UPDATE: Want another option? If you want another option that has safely passed they crash test, you may want to check out Sleepy Pod Carriers.
What dog car booster seat tested best?
It was the Kurgo Skybox Booster Seat that tested the best. While it did fail the Center for Pet Safety test, “The test dog remained connected to the Kurgo Skybox Booster Seat anchor strap and the Tru-Fit Smart Harness.” That’s pretty huge compared to the others in the test. But once again, if you see a booster chair that says it’s “crash tested” it could be the company’s testing. Just do a bit of investigating. Keep in mind that a company-tested product, rather than a third-party, unbiased test, may reveal different results.

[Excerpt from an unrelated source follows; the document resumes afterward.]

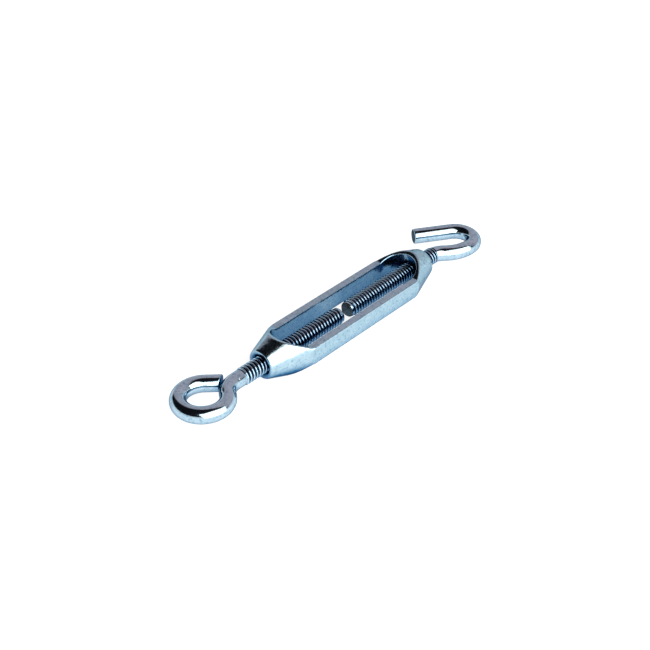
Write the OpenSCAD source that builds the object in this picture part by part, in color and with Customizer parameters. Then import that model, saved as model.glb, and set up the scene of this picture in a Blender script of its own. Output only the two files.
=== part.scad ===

Yes, any kind of dog car restraint device can be expensive, whether that is a dog booster seat (can equal the cost of a dog crate), dog seatbelt (the cheapest), or dog crate. However, if you weigh the cost with that of losing your best furry dog friend, then it’s priceless! Just pick the option that is best for you.
Summary of whether dog booster seats are good for small dogs
The answer is a resounding maybe. You need to make sure that the dog booster chair is of good quality. It should be:
- safe and have some sort of “crash testing” which is most likely the company’s testing
- have a restraint system, which should be attached ONLY to your dog’s harness
- be easy to install
- sturdy and strong
- properly sized for your dog
- meet your vehicle requirements
- be made comfortable for your dog
A dog booster seat is not the only option to retrain your dog in your moving vehicle. However, it’s essential to have your dog contained while driving to eliminate distractions, ensure your dog is safe, and meet legal standards. You could also restrain your dog, even a larger dog, with a dog car safety belt, which is attached to a harness, or even by putting your dog in a crate.
How do you restrain your dog when you’re driving? Will you try a dog booster seat? Have you ever tried one?